Of course just like with WoW, these PUBG clones aren’t likely going to become the next PUBG or a PUBG killer. The perfect storm that helped push WoW into the millions is also happening with PUBG, where the game design is good, yes, but the rapid growth has as much if not more to do with a snowball effect of ‘hey everyone is playing this, I should too’ and ‘hey this is super popular, lets cover it in the news’ than it does with the game itself being significantly much better than everyone else.
The differences between WoW and PUBG however might be even more interesting. A lot of WoW success was attributed to it being more accessible compared to prior MMOs (true). But then that got pushed too far starting with WotLK, where even bad players/people could successfully raid, and WoW stopped growing. Worse still, many other MMOs didn’t just copy WoW, but copied WotLK+ WoW, and we know how all of that turned out.
PUBG on the other hand is a massive (by non-EVE standards) multiplayer game featuring PvP-only full loot combat. It doesn’t hold your hand, it doesn’t feature anything close to welfare epics, and the player skill required to actually win a game is fairly high.
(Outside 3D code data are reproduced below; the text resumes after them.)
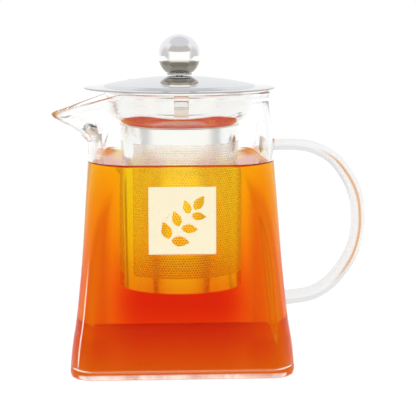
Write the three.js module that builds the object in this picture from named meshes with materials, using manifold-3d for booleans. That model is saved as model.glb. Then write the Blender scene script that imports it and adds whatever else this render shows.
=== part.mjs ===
// Glass teapot with a lift-out steel infuser and a steel lid. Millimetres, +Z up.
// The origin is the middle of the foot, on the table. The spout points along -X, the handle along +X.
import * as THREE from "three";
import Module from "manifold-3d";

const wasm = await Module();
wasm.setup();

// Overall sizes
const RIM_HEIGHT = 119.6; // table to the top of the glass rim
const FOOT_WIDTH = 95.4; // across the flats of the square foot
const MOUTH_DIAMETER = 80.4; // outside the rolled rim
const SPOUT_REACH = 57; // axis to the lip
const HANDLE_REACH = 84.3; // axis to the outside of the handle
const TUBE_DIAMETER = 53.9; // outside the mesh tube
const TUBE_LENGTH = 70.8;
const LID_OVERHANG = 2.05; // lid beyond the edge of the rim
const KNOB_DIAMETER = 18.8;
const LID_DIAMETER = MOUTH_DIAMETER + 2 * LID_OVERHANG;

// Thicknesses
const GLASS = 2.2; // wall of the jug
const FLOOR = 3.2; // glass under the tea
const ROD = 6.6; // handle rod, measured in its own plane
const STEEL = 0.6; // pressed sheet

// Fits
const REST_GAP = 0.3; // between pieces that rest on each other
const SKIRT_FIT = 0.7; // lid skirt inside the collar, all round
const SCREW_FIT = 0.3; // screw shank in its holes, all round

// Jug
const RIM_BEAD = 2.3; // height of the rolled rim
const RIM_FLARE = 0.7; // how far the rim stands out from the neck
const SQUARE_FOOT = 0.17 * RIM_HEIGHT; // the corners start to open here
const SQUARE_TOP = 0.97 * RIM_HEIGHT; // above this the jug is round
const ROUNDING = 4; // how late the corners open on the way up
const CORNER_SHARE = 0.16; // corner radius of the foot over its half width
const BUTTON_RADIUS = 14.5; // round pad in the middle of the underside
const RECESS = 0.8; // depth of the hollow between that pad and the foot
const LIP_RADIUS = 4; // spout tip seen from above
const LIP_DROP = 9.6; // lip below the rim
const KEEL_TOP = 11.3; // underside of the lip below the rim
const KEEL_FOOT = 22; // where the spout leaves the wall, below the rim
const SEGMENTS = 64;

// Infuser
const COLLAR_RADIUS = 0.412 * MOUTH_DIAMETER;
const COLLAR_DRAFT = 1.3; // how much narrower the collar is at its foot
const COLLAR_DEPTH = 11.5; // below the lid plane
const TUBE_TOP = 16.8; // top of the mesh tube below the lid plane
const SLOTS = 4;
const SLOT_WIDTH = 6.1;
const SLOT_HEIGHT = 7;
const FLANGE_OVERHANG = 0.6; // flange inside the edge of the rim
const WELD_LAP = 0.3; // gap between the tube and the pieces welded to it
const PAN_DEPTH = 3.2;

// Lid and knob
const LID_LIFT = REST_GAP + STEEL + REST_GAP + STEEL; // lid plane above the glass rim
const DOME_RADIUS = 0.395 * LID_DIAMETER;
const DOME_STEP = 0.9; // upright step round the dome
const DOME_RISE = 3.8; // from the step to the top of the dome
const VENT_RADIUS = 1.1;
const VENT_OFFSET = 0.66 * DOME_RADIUS;
const SKIRT_DEPTH = 8.2;
const SKIRT_BEAD = 1.1;
const SEAT_RADIUS = 0.3 * KNOB_DIAMETER;
const SEAT_HEIGHT = 0.9;
const BALL_CUT = 0.12 * KNOB_DIAMETER; // flat under the ball
const SCREW_RADIUS = 1.6;
const SCREW_HEAD_RADIUS = 3.2;
const SCREW_HEAD_HEIGHT = 1.9;
const WASHER_RADIUS = 4;
const WASHER_THICKNESS = 0.5;

const LID_PLANE = RIM_HEIGHT + LID_LIFT;
const FOOT_HALF = FOOT_WIDTH / 2;
const RIM_RADIUS = MOUTH_DIAMETER / 2;
const NECK_RADIUS = RIM_RADIUS - RIM_FLARE;
const TUBE_RADIUS = TUBE_DIAMETER / 2;

const ARC = Math.PI / 2;
const v2 = (r, z) => new THREE.Vector2(r, z);
const mix = (a, b, t) => a + (b - a) * t;
const smooth = (a, b, x) => THREE.MathUtils.smoothstep(x, a, b);

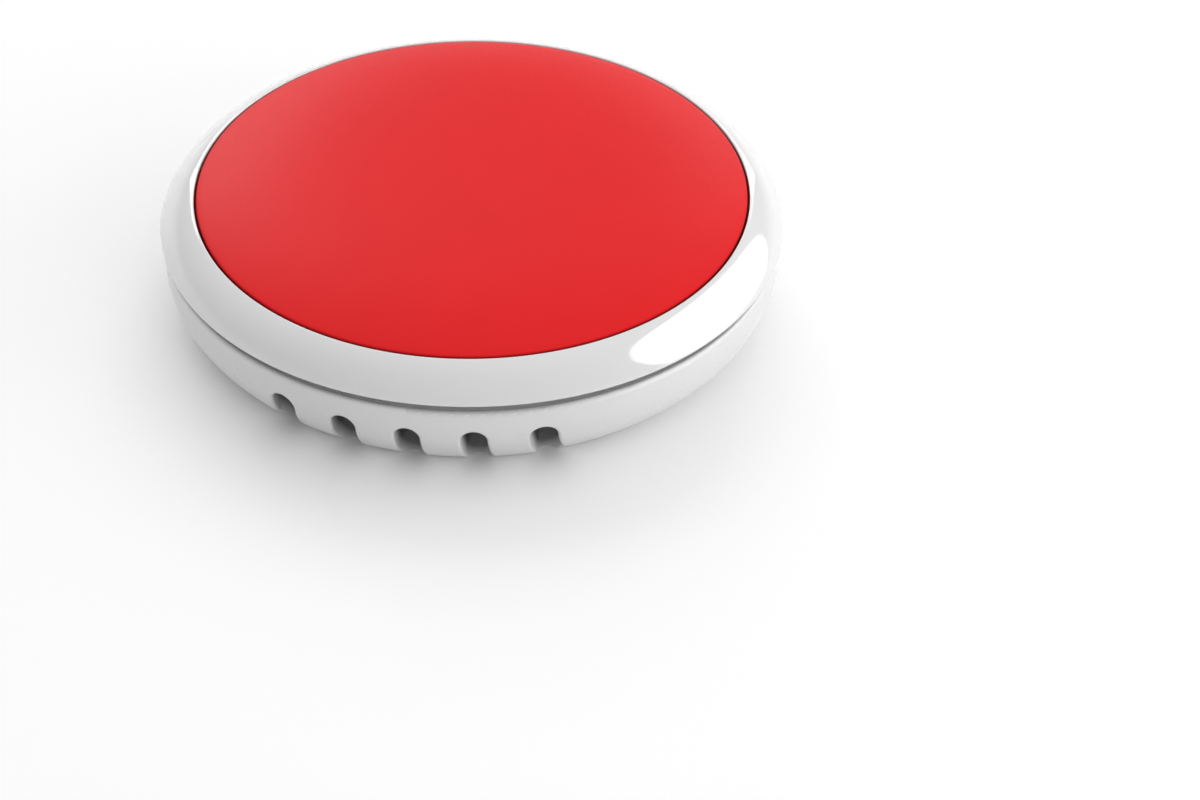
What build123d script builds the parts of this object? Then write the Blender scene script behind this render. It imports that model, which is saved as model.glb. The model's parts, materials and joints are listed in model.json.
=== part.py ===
from build123d import *
import math
import os

# Wireless temperature sensor: a white bowl with vents, a white ring, and a red cap that is pressed.
# Millimetres, +Z up. The origin is the middle of the flat underside, and the vents look along -Y.

STANDING = (Align.CENTER, Align.CENTER, Align.MIN)

# Outside of the housing
bezel_radius = 16.95
seam_height = 5.0
seam_gap = 0.54
foot_inset = 2.35
belly_inset = 0.25
belly_height = 3.5
bead_width = 0.3
bead_height = 0.3
bead_rounding = 0.26
flank_slope = 37.8
flank_pull = 2.1
belly_pull = 1.06
foot_rounding = 0.25

# White ring and red cap
ring_width = 1.95
lip_rise = 1.78
lip_thickness = 0.48
ring_bulge = 0.3
ring_edge_rounding = 0.12
lip_rounding = 0.08
ledge_width = 0.6
cap_gap = 0.12
cap_crown = 1.1
cap_shell = 0.9
cap_side_wall = 0.8
cap_edge_rounding = 0.12
cap_flange_thickness = 0.35
cap_flange_gap = 0.25
cap_rib_count = 6
cap_rib_thickness = 0.5
cap_rib_reach = 6.0
cap_rib_depth = 0.25
press_travel = 0.25
stop_gap = 0.03

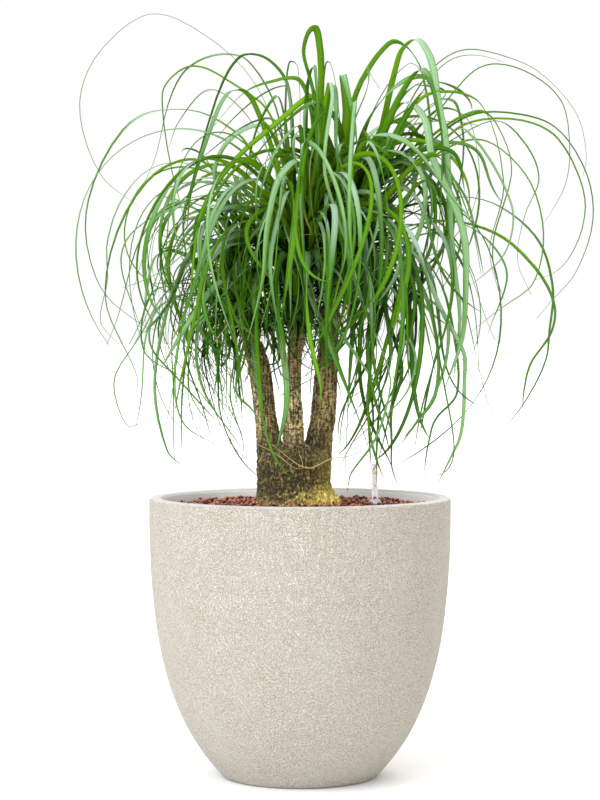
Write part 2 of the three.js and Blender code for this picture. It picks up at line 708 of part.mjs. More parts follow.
/** Fewer points of a line, closer together where it bends. */
function thinned(line, count) {
  const weights = [0];
  for (let i = 1; i < line.length; i += 1) {
    const ahead = line[Math.min(i + 1, line.length - 1)].clone().sub(line[i]);
    const behind = line[i].clone().sub(line[i - 1]);
    const bend = ahead.length() > 0 ? ahead.angleTo(behind) : 0;
    weights.push(weights[i - 1] + 0.5 / line.length + bend / Math.PI);
  }
  return Array.from({ length: count + 1 }, (_, k) => {
    const wanted = (weights.at(-1) * k) / count;
    const at = Math.min(Math.max(weights.findLastIndex((w) => w <= wanted), 0), line.length - 2);
    const share = Math.min((wanted - weights[at]) / (weights[at + 1] - weights[at]), 1);
    return { point: line[at].clone().lerp(line[at + 1], share), along: (at + share) / (line.length - 1) };
  });
}

/** A leaf blade: flat above, keeled below, narrow at its root and drawn out to a point. */
function blade({ line, width, segments }) {
  const stations = thinned(line, segments);
  const first = stations[1].point.clone().sub(stations[0].point);
  const side = new THREE.Vector3(-first.y, first.x, 0);
  if (side.length() < 1) {
    side.set(1, 0, 0);
  }
  side.normalize();
  const rings = stations.map(({ point, along }, i) => {
    const ahead = stations[Math.min(i + 1, stations.length - 1)].point;
    const behind = stations[Math.max(i - 1, 0)].point;
    const forward = ahead.clone().sub(behind).normalize();
    side.addScaledVector(forward, -side.dot(forward)).normalize();
    const face = new THREE.Vector3().crossVectors(forward, side);
    const taper = Math.min(0.3 + 4 * along, 1) * (1 - along ** 2.4) + 0.06;
    const half = (width * taper) / 2;
    return [
      point.clone().addScaledVector(side, half),
      point.clone().addScaledVector(side, -half),
      point.clone().addScaledVector(face, -leafKeel * Math.min(1, 0.5 + taper)),
    ];
  });
  return toSolid(loft(rings));
}

/** The closed heart of a crown, where its leaf bases are packed together. */
function crownCore(crown) {
  const rings = coreLevels.map(([rise, radius]) => {
    const centre = leafRoot(crown, rise);
    return Array.from({ length: coreSides }, (_, i) => {
      const angle = (i * Math.PI * 2) / coreSides;
      return [centre.x + radius * Math.cos(angle), centre.y + radius * Math.sin(angle), centre.z];
    });
  });
  return toSolid(loft(rings));
}

/** The largest body of a solid, with sealed hollows filled and loose scraps left out. */
function wholeBody(solid) {
  return solid.decompose().reduce((best, body) => (body.volume() > best.volume() ? body : best));
}

/** A crown: its heart and blades as one solid, without the blades that would cross a neighbour. */
function crownSolid(name, leaves, neighbours) {
  const blades = leaves.filter((leaf) => leaf.crown === name).map(blade);
  const kept = blades.filter((one) => neighbours.every((other) => one.intersect(other).volume() < 1e-4));
  return wholeBody(kept.reduce((whole, one) => whole.add(one), crownCore(crowns[name])));
}

// ---------------------------------------------------------------- object

/** A named mesh of one piece. */
function piece(name, geometry, color, roughness, extra = {}) {
  const material = new THREE.MeshStandardMaterial({ color, roughness, metalness: 0, ...extra });
  const mesh = new THREE.Mesh(geometry, material);
  mesh.name = name;
  return mesh;
}

const palm = new THREE.Group();
palm.add(piece('pot', pot(), colours.pot, 0.75));
palm.add(piece('drainage_bed', drainageBed(), colours.grit, 0.95));
palm.add(piece('soil', soil(), colours.soil, 1));
palm.add(piece('clay_granules', granules(), colours.granules, 0.9));
palm.add(piece('trunk', trunk(), colours.trunk, 0.9));
palm.add(piece('gauge_shaft', gaugeShaft(), colours.gaugeWhite, 0.45));
palm.add(piece('gauge_tube', gaugeTube(), colours.gaugeClear, 0.08, { transparent: true, opacity: 0.35 }));
palm.add(piece('gauge_float', gaugeFloat(), colours.gaugeRed, 0.4));

const leaves = growLeaves();
const neighbours = palm.children.map((mesh) => toSolid(mesh.geometry));
for (const name of Object.keys(crowns)) {
  const solid = crownSolid(name, leaves, neighbours);
  neighbours.push(solid);
  palm.add(piece(`crown_${name}`, toGeometry(solid), colours.leaf, 0.55, { side: THREE.DoubleSide }));
}

export default palm;
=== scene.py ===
# %% [markdown]
# # A ponytail palm in a planter
# This lesson dresses a potted ponytail palm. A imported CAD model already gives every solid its
# place and size, and moves the float of the water gauge. Blender adds what a solid model leaves
# out: hundreds of thin leaves, corky bark, loose clay granules and the planter's wrinkled glaze.
# Everything is in metres, with +Z up and the middle of the planter's foot at the origin.

# %% Load the solids
import math

import bpy
import numpy as np
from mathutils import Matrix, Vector, noise


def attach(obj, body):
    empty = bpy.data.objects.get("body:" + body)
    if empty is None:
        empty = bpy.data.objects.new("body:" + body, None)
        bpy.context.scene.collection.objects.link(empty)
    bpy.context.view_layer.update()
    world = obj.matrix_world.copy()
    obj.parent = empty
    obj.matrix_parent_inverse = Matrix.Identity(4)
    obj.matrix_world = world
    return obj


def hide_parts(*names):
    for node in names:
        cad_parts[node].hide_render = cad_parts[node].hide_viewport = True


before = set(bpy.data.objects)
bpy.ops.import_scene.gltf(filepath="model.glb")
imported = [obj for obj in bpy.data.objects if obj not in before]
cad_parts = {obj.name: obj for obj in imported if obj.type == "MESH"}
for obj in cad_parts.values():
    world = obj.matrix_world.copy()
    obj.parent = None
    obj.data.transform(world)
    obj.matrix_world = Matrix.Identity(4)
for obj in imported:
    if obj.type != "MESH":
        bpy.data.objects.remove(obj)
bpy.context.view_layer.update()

MM = 0.001
print("solids:", sorted(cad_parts))

# %% [markdown]
# ## Camera
# The photo was taken from a little over 3 m, with the lens just above the planter and tipped down
# by a degree and a half. That can be read from the rim: its ellipse is 20 pixels high and 300 wide.
# A long lens at the same distance gives the same flat, calm perspective.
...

And yet it’s the most popular game out right now, alongside League of Legends (another high skill PvP game). Which isn’t to say ultra-casual games can’t be successful, of course they can be, but it does refute the point that ‘hardcore’ PvP games can’t hit the mass market, or that if you want mega success, you must cater to casuals. The casuals will come to you, and sure, they might struggle and see very limited if any success, but that won’t stop them from playing.
For me personally the difference here is I don’t want/need the Darkfall or even EVE of PUBG, whatever that might be. I needed Darkfall because WoW (especially post TBC) wasn’t giving me what I wanted in an MMO (PvP focus and a clan-based endgame). PUBG gives me everything I’d want in a battle royale game, which is mostly playing with friends and having a good laugh about what is happening, while still trying and occasionally winning games or having a solid round in terms of K/D. So I’m out on the coming rush of PUBG clones; hopefully the wave comes and dies quickly.